The Board of Regents has projected a need to nearly double the number of college degrees the system produces by about 2020.

Recently released figures showed that although state support for the universities has decreased sharply in the past several years, enrollment continues to climb. This fall enrollment jumped by 2 percent at ASU, 6 percent at Northern Arizona University and 3 percent at the University of Arizona.

The number of bachelor’s degrees awarded jumped by 7 percent and the number of community college transfers increased by 6 percent — both key measures of efficiency demanded by the Legislature.

Meanwhile, spending on research rose 17 percent at ASU and 8 percent systemwide to nearly $2 billion.

Tuition now stands at $9,700 at ASU, $9,200 at NAU and $10,000 at U of A, a steep rise from several years ago.

The Board of Regents “enthusiastically” supported Brewer’s proposal to increase both university funding and accept federal funding to expand eligibility for the Arizona Health Care Cost Containment Act as part of the federal Affordable Care Act.

Researchers from ASU’s W.P. Carey School of Business estimated that expanding AHCCCS would by 2016 increase the state’s job rolls by 15,419 and the gross state product by $1.4 billion — while increasing state revenues by $50 million.

The study on the economic impact of university research represented an early effort to respond to Gov.

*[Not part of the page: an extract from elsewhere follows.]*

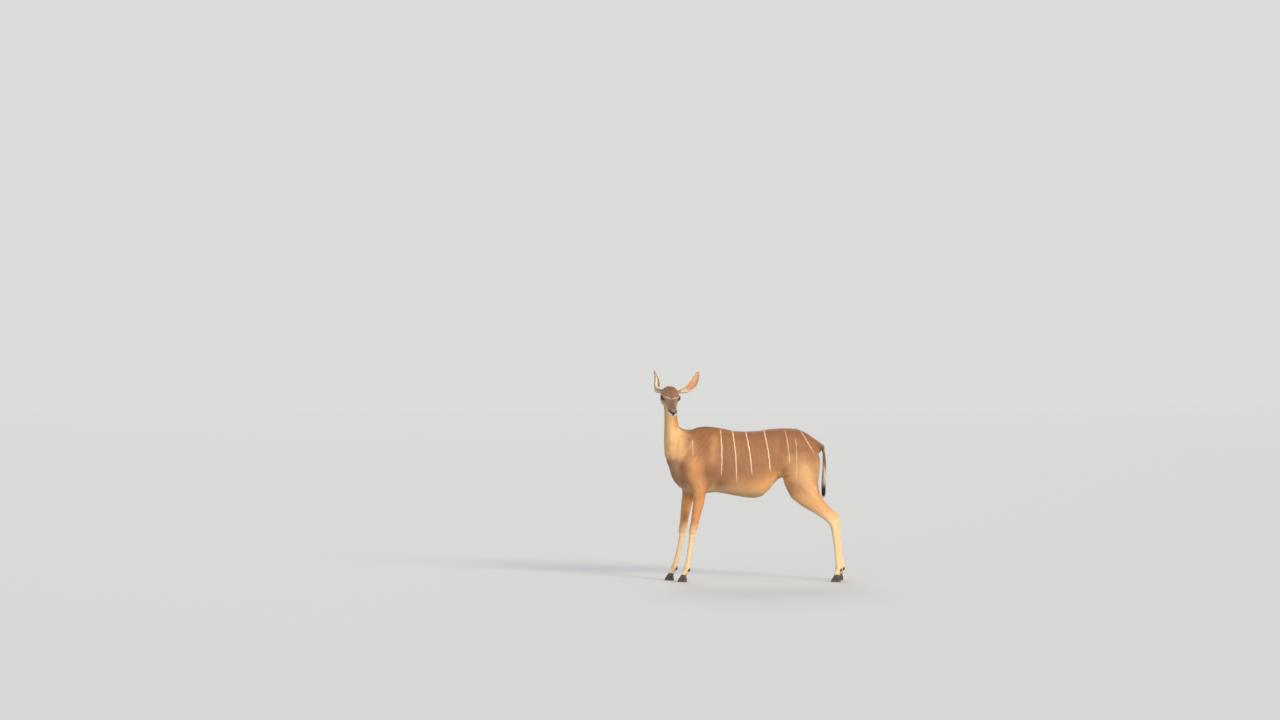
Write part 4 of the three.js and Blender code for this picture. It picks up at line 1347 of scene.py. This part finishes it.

Brewer’s demand that the universities produce a better way to measure both their efficiency and the state’s return on its investment.

In 2012, Arizona’s three public universities brought in more than $1 billion in research expenditures. Research activity also directly resulted in 15 different start-up companies, nearly 400 invention disclosures, 47 U.S. patents issued, and public-private partnerships which will help fuel Arizona’s economy going forward.